In their brief plaintiffs agree that § 294(d) is the specific subsection under which the disputed additions to their taxes were imposed for each of the years in question. They also agree with defendant that the aggregate penalties assessed amounted to $ 4,381.28 for the year 1950; $ 7,869.94 for the year 1951, or a total of $ 12,251.22.
The principal question posed by the undisputed facts disclosed in the complaint and affidavit is: Do penalties imposed pursuant to each of the three subdivisions of § 294(d) constitute a deficiency within the meaning of § 271?
It is our opinion that they do, and absent the issuance of a deficiency notice authorized by § 272(a), further assessment and distraint proceedings for collection thereof would be unlawful and should be enjoined as provided in § 272(a).
At the outset it is to be observed that the statutory language employed in § 291 and § 293, construed and contrasted in United States v. Erie Forge Co., supra, which clearly prescribes the method and manner of collecting the penalties imposed by those sections, is omitted in the subdivisions of § 294(d). The intended manner of collecting the penalties imposed by these subdivisions is thus left somewhat in doubt.
However, since each subdivision provides that the penalty is to 'be added to the tax', each penalty 'can then be said to become a part of the tax': Newsom v. Commissioner, 22 T.C. 225. As a part of the tax, the unpaid total amount of the penalties imposed by these subdivisions is, we think, a deficiency within the meaning of § 271(a), because it comprises 'the amount determined by the Commissioner to be the correct amount of the tax due by the taxpayer over the amount of tax reported by him';
plus amounts assessed or collected without assessment.
In addition, the imposition of the delinquency penalties in subdivisions 294(d)(1)(A) and (B) depends exclusively upon the judgment of the Commissioner. Hence, in the absence of unequivocal language to the contrary, such as is contained in § 291, we think that this type of penalty should be construed as a deficiency in order that the judgment of the Commissioner may be tested by the Tax Court as a safeguard against erroneous assessments and compulsory payment pending final decision.
This construction, we believe, is simply an application of the general rule to the effect that penal statutes, such as these subdivisions, are to be interpreted liberally in favor of the taxpayer and strictly against the Government.

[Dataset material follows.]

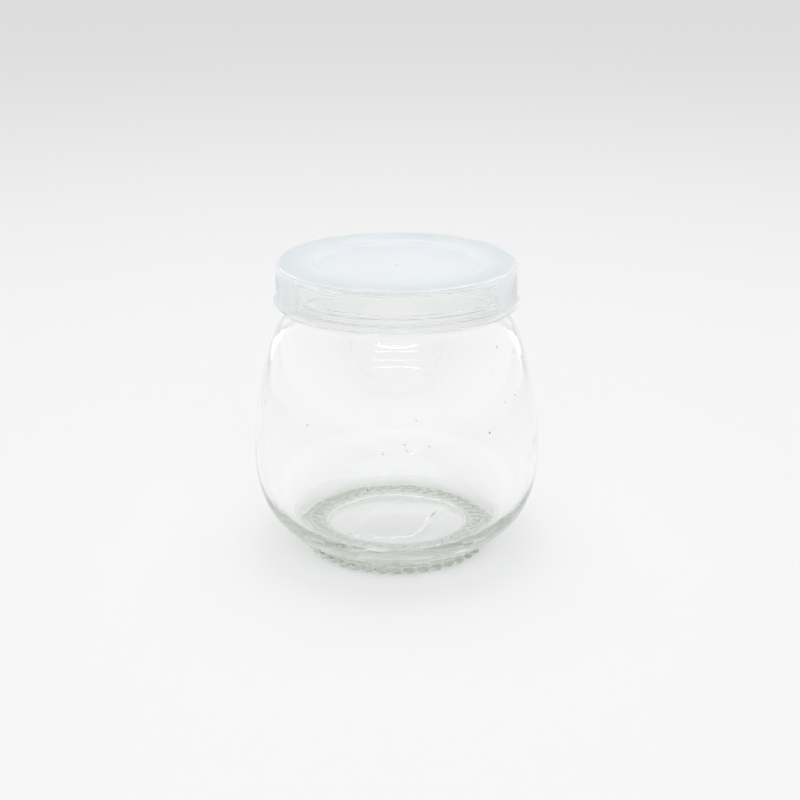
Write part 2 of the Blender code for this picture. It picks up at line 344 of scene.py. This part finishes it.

Cf. Stephan v. Commissioner, 5 Cir., 1952, 197 F.2d 712.
A similar reason, inter alia, was declared by the Tax Court in Newsom v. Commissioner, supra, which held that a penalty determined pursuant to subdivision 294(d)(2) should be treated as a deficiency. Since the arguments advanced by the defendant have not persuaded us to disagree with the reasoning of Judge Opper, we are content to follow this decision.
Thus we conclude that the penalties imposed in this case pursuant to the subdivisions of § 294(d) should be collected in the manner prescribed for a deficiency.
One other matter invites attention. Obviously, two distinct types of penalty are involved in § 294(d). Subdivisions (d)(1)(A) and (B) impose delinquency penalties for 'failure to file declaration or pay installment of estimated tax'; as stated, their imposition depends upon the judgment of the Commissioner. On the other hand, subdivision (d)(2) imposes a penalty measured by the size of the underestimate and does not involve judgment.
However, it has not been intimated by either side that the method of collecting these two distinct types of penalty should differ, and we find it difficult to believe that Congress, without specifically saying so, intended that the manner of collecting the penalties imposed in connection with 'estimated tax' should not be uniform. Indeed, if it is correct to conclude that a penalty imposed by any subdivision of § 294(d) is a deficiency, it seems that it would logically follow that the deficiency procedure set out in § 272(a), including the limitations, and jurisdiction of the Tax Court, was intended.
For the foregoing reasons, if the averments of the complaint can be sustained by proof, we are of the opinion that this court has jurisdiction to issue the preliminary injunction prayed for, and the motion of the defendant to dismiss for lack of jurisdiction will be denied.